Head of the Budget Department [he] at the Ministry of Finance
- In office 2017–2020
- Minister: Moshe Kahlon Israel Katz
- Preceded by: Yogev Gerdos
- Succeeded by: Amir Levy

Director-general of the Ministry of Energy
- In office 2015–2017
- Minister: Yuval Steinitz
- Preceded by: Udi Adiri
- Succeeded by: Orna Hozman-Bechor

Personal details
- Born: June 17, 1976 (age 50) Jerusalem, Israel
- Party: Yashar (since 2026)
- Spouse: Yael Meridor
- Children: 4
- Parent(s): Dan Meridor (father) Liora Meridor (mother)
- Relatives: Eliyahu Meridor (paternal grandfather) Yair Hurvitz (uncle) Sallai Meridor (uncle) Eli Hurvitz (cousin)
- Alma mater: Hebrew University of Jerusalem
- Occupation: Economist • Civil servant

= Shaul Meridor =

Israeli politician and businessman

Shaul Meridor (שאול מרידור; born 17 June 1976) is an Israeli politician and businessman who formerly served as the head of the Budget Division at the Ministry of Finance, director-general of the Ministry of Energy and chief financial officer of Lightricks.

In April 2026 he announced he was joining the Yashar party and running for office in the upcoming elections.

== Early life ==
Shaul Meridor was born on 17 June 1976 to Dan Meridor who would go on to hold several ministerial positions, and economist Liora Meridor. He has two brothers and a sister.

In 1994, Meridor graduated from high school in Jerusalem. In 2002, Meridor graduated from the Hebrew University of Jerusalem with a bachelor of arts in philosophy, politics and economics.

== Political career ==
In 2013, he became deputy budget commissioner overseeing the infrastructure sector, including energy, water, transportation, and agriculture. During the 32nd government under finance minister Yuval Steinitz, Meridor managed the work of the Sheshinsky Committee which promoted reforms in the electricity and gas sectors, and also helped push for the "Open Skies" reform among water corporations.

Meridor worked at the Ministry of Finance's Budget Department between 2002 and 2013, last working as the Deputy Budget Director for Infrastructure. In 2013, he became deputy budget commissioner overseeing the infrastructure sector, including energy, water, transportation, and agriculture. During the 32nd government under finance minister Yuval Steinitz, Meridor managed the work of the Sheshinsky Committee which promoted reforms in the electricity and gas sectors, and also helped push for the "Open Skies" reform among water corporations.

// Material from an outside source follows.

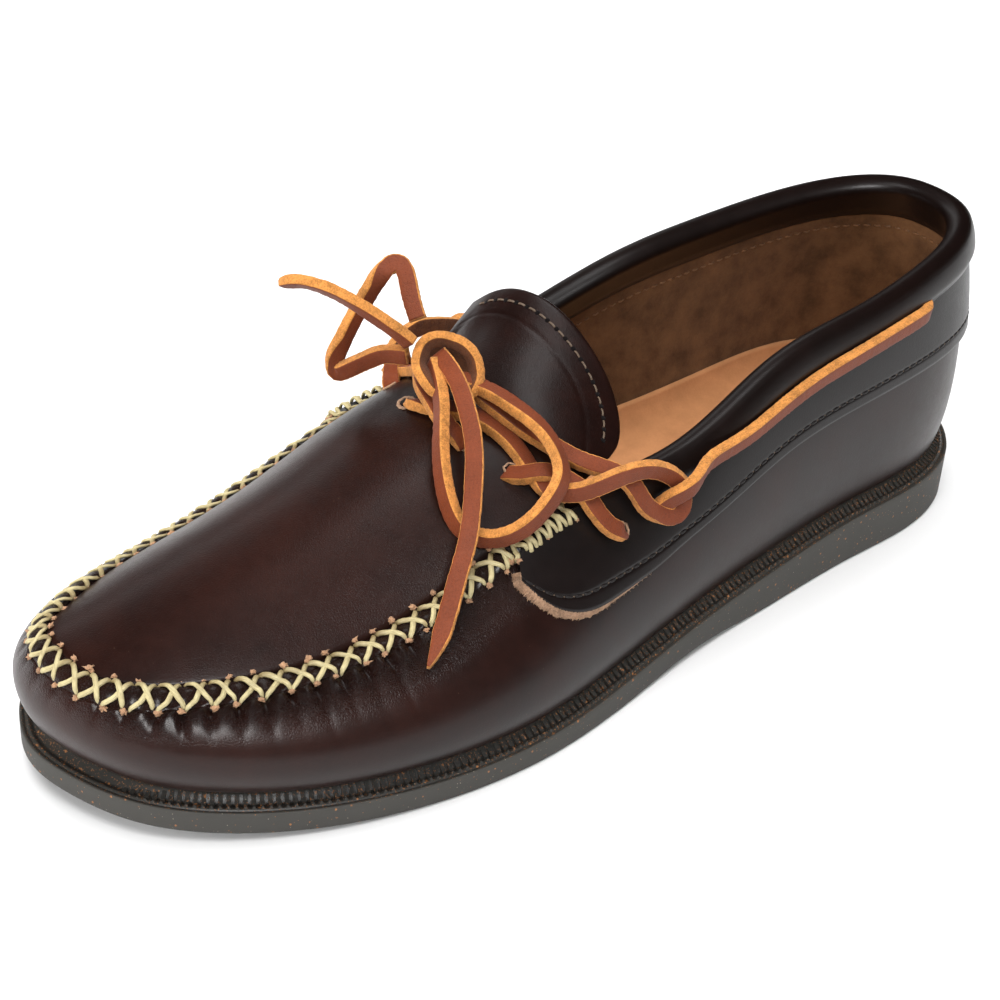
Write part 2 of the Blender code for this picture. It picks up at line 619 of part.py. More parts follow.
def strand_mesh(name, route, finish, collection):
    """Closed tube along a route, with rings that turn as little as they can."""
    line = lace_line(route)
    side = (line[1] - line[0]).orthogonal().normalized()
    vertices, faces = [], []
    for place, point in enumerate(line):
        behind, ahead = line[max(place - 1, 0)], line[min(place + 1, len(line) - 1)]
        along = (ahead - behind).normalized()
        side = (side - side.dot(along) * along).normalized()
        beside = along.cross(side)
        for corner in range(LACE_SIDES):
            turn = 2.0 * math.pi * corner / LACE_SIDES
            vertices.append(point + LACE_RADIUS * MM * (math.cos(turn) * side
                                                        + math.sin(turn) * beside))
    for place in range(len(line) - 1):
        for corner in range(LACE_SIDES):
            here = place * LACE_SIDES + corner
            beside = place * LACE_SIDES + (corner + 1) % LACE_SIDES
            faces.append((here, beside, beside + LACE_SIDES, here + LACE_SIDES))
    last = (len(line) - 1) * LACE_SIDES
    faces.append(tuple(range(LACE_SIDES))[::-1])
    faces.append(tuple(last + corner for corner in range(LACE_SIDES)))
    mesh = bpy.data.meshes.new(name)
    mesh.from_pydata(vertices, [], faces)
    mesh.shade_smooth()
    mesh.materials.append(finish)
    piece = bpy.data.objects.new(name, mesh)
    collection.objects.link(piece)
    return piece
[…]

He later worked for a renewable energy company, before being appointed Director General of the Ministry of Energy in 2015 by minister Yuval Steinitz. Meridor served until 2017, when, he was appointed Director of the Ministry of Finance's Budget Department by Finance Minister Moshe Kahlon. He resigned as Budget Director in 2020 on the grounds that Minister Israel Katz frequently ignored recommendations from the Ministry's professional staff and had instructed the staff to violate long-standing norms related to the formulation of the 2020 budget.

Following his resignation, Meridor became vocal in his criticism of prime minister Benjamin Netanyahu and in support of government accountability. During the 2023 Israeli judicial reform protests, he was one of the speakers during a protest rally in Tel Aviv in May 2023.

In April 2026, Meridor announced that he will be joining the Yashar party led by Gadi Eisenkot.

== Business career ==
In 2013, he entered the private market. He served as CEO of GreenEnergy Renewable Energies for a period of about six months.

In May 2021, Meridor became the chief financial officer at Lightricks.

== Personal life ==
Medior resides in Jerusalem. He is married and has four children.